>> begin Collected material

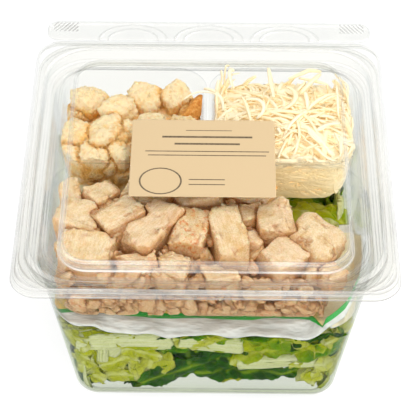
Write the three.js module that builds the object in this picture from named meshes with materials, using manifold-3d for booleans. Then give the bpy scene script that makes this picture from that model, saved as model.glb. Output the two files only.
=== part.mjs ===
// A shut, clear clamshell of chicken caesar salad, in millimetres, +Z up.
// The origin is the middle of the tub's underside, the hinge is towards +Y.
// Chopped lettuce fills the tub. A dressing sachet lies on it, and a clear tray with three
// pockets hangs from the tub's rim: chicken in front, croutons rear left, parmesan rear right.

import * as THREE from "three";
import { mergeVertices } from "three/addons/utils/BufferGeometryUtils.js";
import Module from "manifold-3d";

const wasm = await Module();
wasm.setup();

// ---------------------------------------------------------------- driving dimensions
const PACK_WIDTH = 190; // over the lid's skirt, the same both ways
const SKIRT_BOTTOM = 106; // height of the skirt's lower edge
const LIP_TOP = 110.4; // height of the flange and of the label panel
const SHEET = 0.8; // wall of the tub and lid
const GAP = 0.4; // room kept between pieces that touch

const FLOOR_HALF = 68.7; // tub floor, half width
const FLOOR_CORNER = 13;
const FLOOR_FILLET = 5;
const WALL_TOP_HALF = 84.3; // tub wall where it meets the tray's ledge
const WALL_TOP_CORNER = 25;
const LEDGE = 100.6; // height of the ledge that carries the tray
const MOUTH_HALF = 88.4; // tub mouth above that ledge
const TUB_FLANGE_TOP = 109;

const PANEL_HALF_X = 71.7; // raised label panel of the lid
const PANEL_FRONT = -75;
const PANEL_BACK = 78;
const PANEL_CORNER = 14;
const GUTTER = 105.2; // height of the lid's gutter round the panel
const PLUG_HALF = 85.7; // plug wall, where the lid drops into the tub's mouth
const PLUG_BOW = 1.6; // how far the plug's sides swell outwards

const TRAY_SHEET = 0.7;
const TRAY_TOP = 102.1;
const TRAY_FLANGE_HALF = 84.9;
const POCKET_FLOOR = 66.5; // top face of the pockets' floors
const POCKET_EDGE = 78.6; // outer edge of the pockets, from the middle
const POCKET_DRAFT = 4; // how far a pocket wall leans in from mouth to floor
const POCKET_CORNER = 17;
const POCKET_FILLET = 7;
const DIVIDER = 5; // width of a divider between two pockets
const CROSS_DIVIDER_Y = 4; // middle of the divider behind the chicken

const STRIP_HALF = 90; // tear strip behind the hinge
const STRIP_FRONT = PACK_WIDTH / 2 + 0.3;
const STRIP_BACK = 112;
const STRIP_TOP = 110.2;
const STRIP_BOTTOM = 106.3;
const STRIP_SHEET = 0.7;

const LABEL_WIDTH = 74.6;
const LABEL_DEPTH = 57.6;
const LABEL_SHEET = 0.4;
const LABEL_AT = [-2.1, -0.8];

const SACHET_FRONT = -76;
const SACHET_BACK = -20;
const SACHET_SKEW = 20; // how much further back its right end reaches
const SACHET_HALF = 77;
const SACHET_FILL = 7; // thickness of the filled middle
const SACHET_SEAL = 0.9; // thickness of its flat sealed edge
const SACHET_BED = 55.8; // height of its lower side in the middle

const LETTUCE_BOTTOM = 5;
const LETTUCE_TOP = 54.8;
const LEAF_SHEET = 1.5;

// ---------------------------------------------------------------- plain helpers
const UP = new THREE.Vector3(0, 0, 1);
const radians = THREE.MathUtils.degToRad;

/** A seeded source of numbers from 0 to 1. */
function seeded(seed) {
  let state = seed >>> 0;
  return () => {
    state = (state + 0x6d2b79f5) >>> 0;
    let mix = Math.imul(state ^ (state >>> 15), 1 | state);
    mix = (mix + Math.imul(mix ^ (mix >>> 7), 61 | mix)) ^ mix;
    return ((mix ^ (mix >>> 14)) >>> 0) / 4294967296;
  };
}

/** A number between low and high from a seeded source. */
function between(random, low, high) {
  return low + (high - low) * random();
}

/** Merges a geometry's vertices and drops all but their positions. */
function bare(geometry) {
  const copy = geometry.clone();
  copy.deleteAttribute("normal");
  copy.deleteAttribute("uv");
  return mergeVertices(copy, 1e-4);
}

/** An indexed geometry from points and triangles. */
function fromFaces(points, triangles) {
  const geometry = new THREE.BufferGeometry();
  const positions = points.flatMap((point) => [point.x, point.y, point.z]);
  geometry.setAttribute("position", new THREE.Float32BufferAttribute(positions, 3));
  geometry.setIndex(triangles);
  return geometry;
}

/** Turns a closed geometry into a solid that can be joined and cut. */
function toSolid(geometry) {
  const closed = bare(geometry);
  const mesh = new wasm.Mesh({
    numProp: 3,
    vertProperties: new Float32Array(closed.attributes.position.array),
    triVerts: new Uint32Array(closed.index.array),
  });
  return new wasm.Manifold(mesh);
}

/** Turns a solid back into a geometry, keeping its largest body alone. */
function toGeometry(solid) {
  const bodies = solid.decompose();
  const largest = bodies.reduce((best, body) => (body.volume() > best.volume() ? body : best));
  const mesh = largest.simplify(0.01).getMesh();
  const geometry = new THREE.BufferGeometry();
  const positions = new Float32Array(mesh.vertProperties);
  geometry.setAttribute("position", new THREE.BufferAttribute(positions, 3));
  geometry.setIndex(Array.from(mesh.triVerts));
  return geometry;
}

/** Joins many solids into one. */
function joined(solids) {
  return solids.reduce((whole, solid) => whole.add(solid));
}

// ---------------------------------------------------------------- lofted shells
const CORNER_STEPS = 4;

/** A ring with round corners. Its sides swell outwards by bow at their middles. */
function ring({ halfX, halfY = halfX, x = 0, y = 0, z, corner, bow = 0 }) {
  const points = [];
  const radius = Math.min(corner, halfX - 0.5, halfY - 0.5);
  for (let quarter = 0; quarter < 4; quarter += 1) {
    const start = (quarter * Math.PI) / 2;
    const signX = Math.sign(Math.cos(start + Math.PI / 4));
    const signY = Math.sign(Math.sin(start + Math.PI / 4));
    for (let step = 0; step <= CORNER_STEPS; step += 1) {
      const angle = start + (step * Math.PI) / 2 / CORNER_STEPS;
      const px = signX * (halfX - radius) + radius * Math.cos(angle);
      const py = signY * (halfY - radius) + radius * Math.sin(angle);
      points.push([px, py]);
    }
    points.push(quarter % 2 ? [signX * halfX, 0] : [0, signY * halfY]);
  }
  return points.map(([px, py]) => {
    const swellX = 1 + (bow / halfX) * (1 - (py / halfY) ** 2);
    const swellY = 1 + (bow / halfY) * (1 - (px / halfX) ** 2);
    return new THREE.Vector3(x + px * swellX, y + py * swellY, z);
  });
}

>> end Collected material

→ **Written task**
Which lines hold the word "with"? Show each one.

→ **Exercise result**
Write the three.js module that builds the object in this picture from named meshes with materials, using manifold-3d for booleans. Then give the bpy scene script that makes this picture from that model, saved as model.glb. Output the two files only.
// Chopped lettuce fills the tub. A dressing sachet lies on it, and a clear tray with three
/** A ring with round corners. Its sides swell outwards by bow at their middles. */